UPDATE: 1/24/2020 – A reader provided a link from Microsoft Support for the default permissions as well (https://support.microsoft.com/en-us/help/278381/)

 

On the broken copy of the VM, the Owner was not set, and none of the other permissions were even close to matching and inheritance had been propagated (oops!!!).  The really crazy thing is, I don’t even know how exactly I caused this to happen at this point, but none of the keys were accessible to anything on that node. While I was able to go into the folder and manually set the Owner: and all the permissions on each of the Keys in the Machine folder to allow the node to be joined to the cluster, I ultimately went and evicted the node and rebuilt it instead of relying on manually applied permissions to make it work.   Here is why:

The owner of the folders is SYSTEM, which is easy to go back and set, but to set the permissions on the Keys inside the Machine Keys folder, you have to Take Ownership of the key:

Even as an Administrator, you don’t have Read access, so when you click the Advanced button, it can’t show any information and offers to try Administrative Permissions to do it, but again that fails when you click Continue to get the objects permissions you can only take ownership to view the properties, which then means you don’t know who the correct owner actually should have been.

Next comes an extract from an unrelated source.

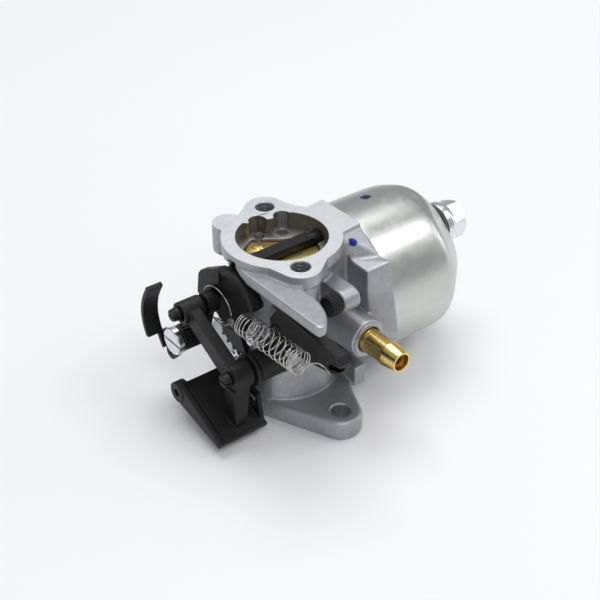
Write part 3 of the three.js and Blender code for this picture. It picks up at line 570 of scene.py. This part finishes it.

However, in a real production down scenario where you made a mistake setting permissions and the cluster nodes can’t join into the cluster, start the cluster service correctly, or take ownership of the resources, manually taking ownership and setting permissions on the Keys as shown in this screenshot from another environment I intentionally destroyed the permissions on to try and complete this blog post, can get you out of a pinch.